Instruction — Would you quote the material below from its first line through the line containing "SMALL_STEPS = 16", exactly and with both ends included?
▼
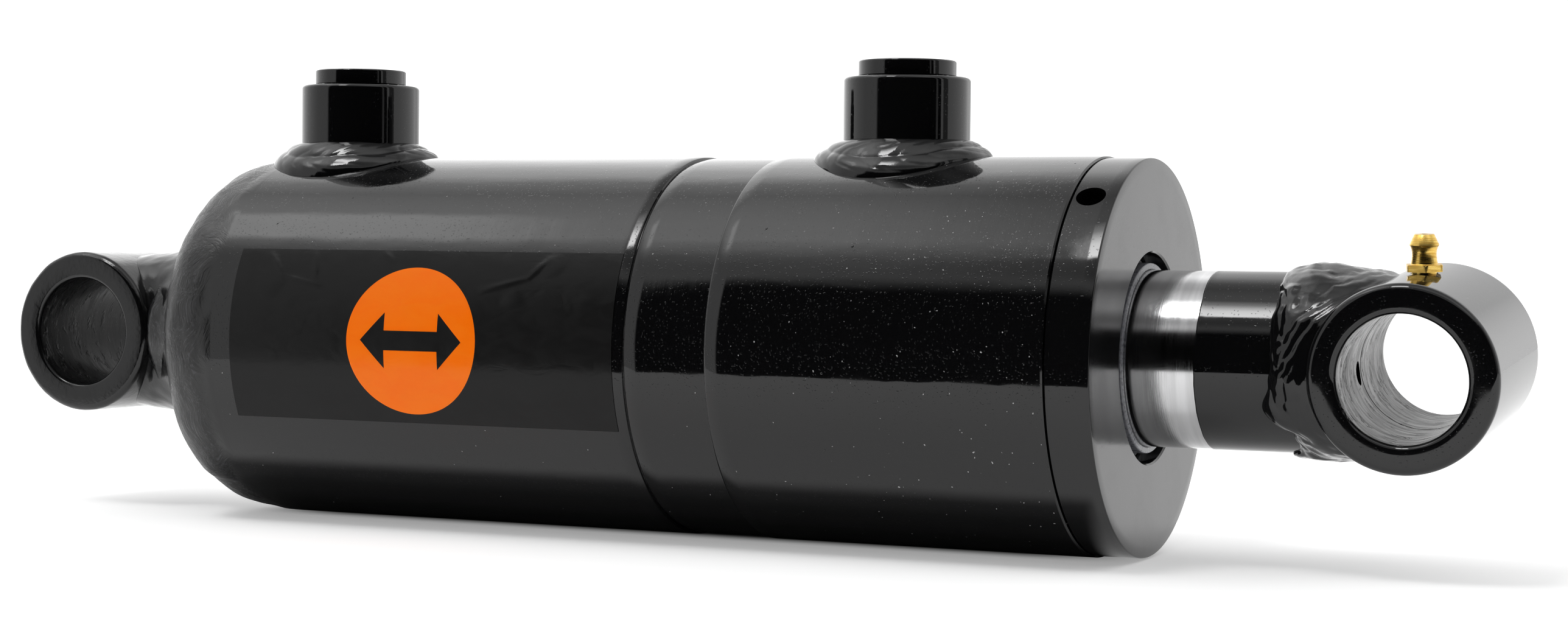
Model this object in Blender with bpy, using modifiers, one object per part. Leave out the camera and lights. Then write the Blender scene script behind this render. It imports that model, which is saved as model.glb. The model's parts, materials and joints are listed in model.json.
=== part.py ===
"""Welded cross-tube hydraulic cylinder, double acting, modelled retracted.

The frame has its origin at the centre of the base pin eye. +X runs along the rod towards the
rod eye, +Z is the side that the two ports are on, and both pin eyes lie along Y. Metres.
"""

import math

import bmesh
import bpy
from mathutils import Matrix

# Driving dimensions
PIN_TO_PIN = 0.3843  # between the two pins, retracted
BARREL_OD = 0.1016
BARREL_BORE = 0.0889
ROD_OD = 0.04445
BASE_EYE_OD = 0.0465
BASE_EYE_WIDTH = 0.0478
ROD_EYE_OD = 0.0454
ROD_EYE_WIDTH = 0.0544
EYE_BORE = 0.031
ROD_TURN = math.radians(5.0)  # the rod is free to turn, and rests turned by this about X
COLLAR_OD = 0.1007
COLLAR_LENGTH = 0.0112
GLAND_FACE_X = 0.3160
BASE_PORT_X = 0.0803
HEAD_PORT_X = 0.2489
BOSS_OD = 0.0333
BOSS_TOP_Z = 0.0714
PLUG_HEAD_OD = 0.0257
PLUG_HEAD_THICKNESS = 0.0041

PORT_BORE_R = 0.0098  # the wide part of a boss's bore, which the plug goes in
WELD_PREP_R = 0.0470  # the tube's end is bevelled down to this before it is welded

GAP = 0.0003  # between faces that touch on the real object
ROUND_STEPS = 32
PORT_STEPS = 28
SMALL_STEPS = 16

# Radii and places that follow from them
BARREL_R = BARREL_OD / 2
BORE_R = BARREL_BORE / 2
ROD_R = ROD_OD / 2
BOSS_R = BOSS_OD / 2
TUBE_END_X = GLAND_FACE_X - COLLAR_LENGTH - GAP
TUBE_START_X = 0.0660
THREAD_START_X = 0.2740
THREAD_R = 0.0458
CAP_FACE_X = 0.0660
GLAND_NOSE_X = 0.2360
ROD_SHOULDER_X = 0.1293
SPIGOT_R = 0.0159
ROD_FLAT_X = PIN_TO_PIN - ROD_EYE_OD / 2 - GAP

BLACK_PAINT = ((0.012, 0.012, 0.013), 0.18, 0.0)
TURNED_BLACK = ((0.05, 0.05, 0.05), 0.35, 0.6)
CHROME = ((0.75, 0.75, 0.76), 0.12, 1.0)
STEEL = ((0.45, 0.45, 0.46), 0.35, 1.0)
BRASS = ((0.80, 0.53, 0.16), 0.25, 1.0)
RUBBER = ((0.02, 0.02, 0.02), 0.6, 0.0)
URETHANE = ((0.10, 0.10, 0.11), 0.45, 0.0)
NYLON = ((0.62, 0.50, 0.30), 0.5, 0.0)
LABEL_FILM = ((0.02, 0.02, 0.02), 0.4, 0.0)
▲
Right answer —
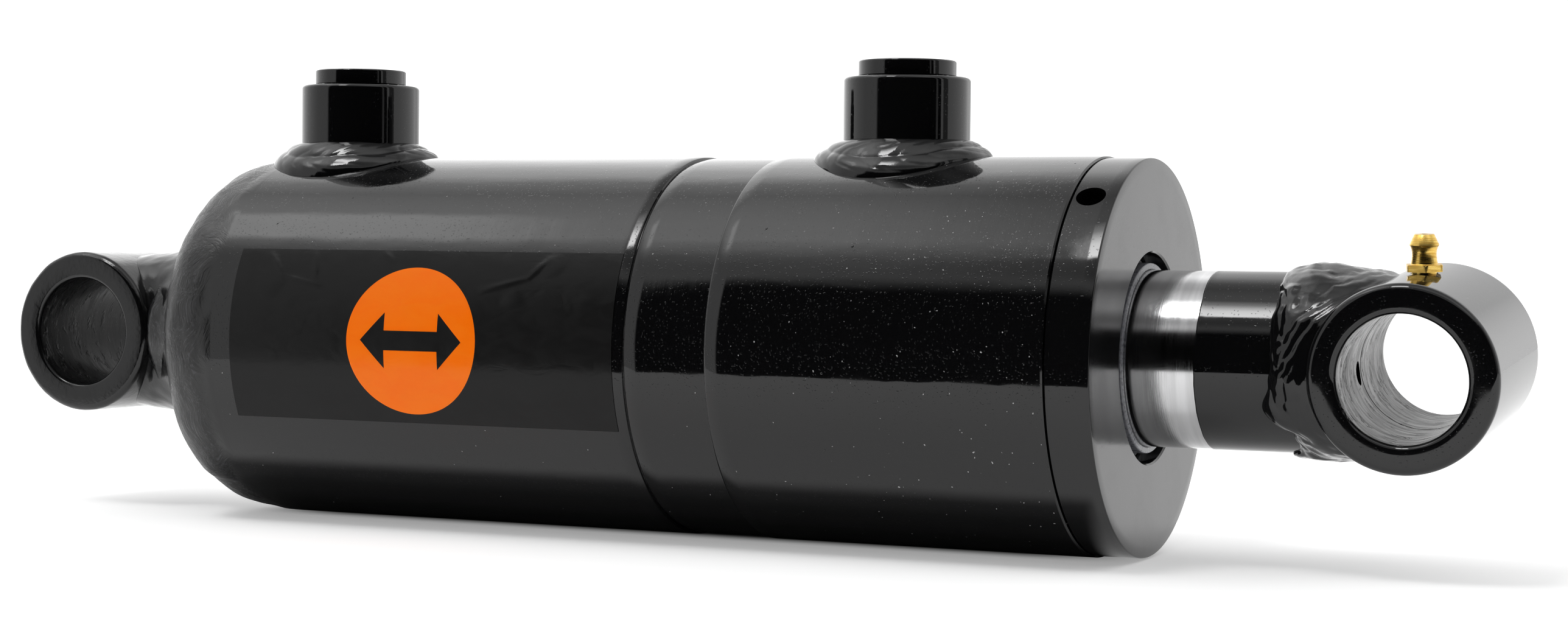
Model this object in Blender with bpy, using modifiers, one object per part. Leave out the camera and lights. Then write the Blender scene script behind this render. It imports that model, which is saved as model.glb. The model's parts, materials and joints are listed in model.json.
=== part.py ===
"""Welded cross-tube hydraulic cylinder, double acting, modelled retracted.

The frame has its origin at the centre of the base pin eye. +X runs along the rod towards the
rod eye, +Z is the side that the two ports are on, and both pin eyes lie along Y. Metres.
"""

import math

import bmesh
import bpy
from mathutils import Matrix

# Driving dimensions
PIN_TO_PIN = 0.3843  # between the two pins, retracted
BARREL_OD = 0.1016
BARREL_BORE = 0.0889
ROD_OD = 0.04445
BASE_EYE_OD = 0.0465
BASE_EYE_WIDTH = 0.0478
ROD_EYE_OD = 0.0454
ROD_EYE_WIDTH = 0.0544
EYE_BORE = 0.031
ROD_TURN = math.radians(5.0)  # the rod is free to turn, and rests turned by this about X
COLLAR_OD = 0.1007
COLLAR_LENGTH = 0.0112
GLAND_FACE_X = 0.3160
BASE_PORT_X = 0.0803
HEAD_PORT_X = 0.2489
BOSS_OD = 0.0333
BOSS_TOP_Z = 0.0714
PLUG_HEAD_OD = 0.0257
PLUG_HEAD_THICKNESS = 0.0041

PORT_BORE_R = 0.0098  # the wide part of a boss's bore, which the plug goes in
WELD_PREP_R = 0.0470  # the tube's end is bevelled down to this before it is welded

GAP = 0.0003  # between faces that touch on the real object
ROUND_STEPS = 32
PORT_STEPS = 28
SMALL_STEPS = 16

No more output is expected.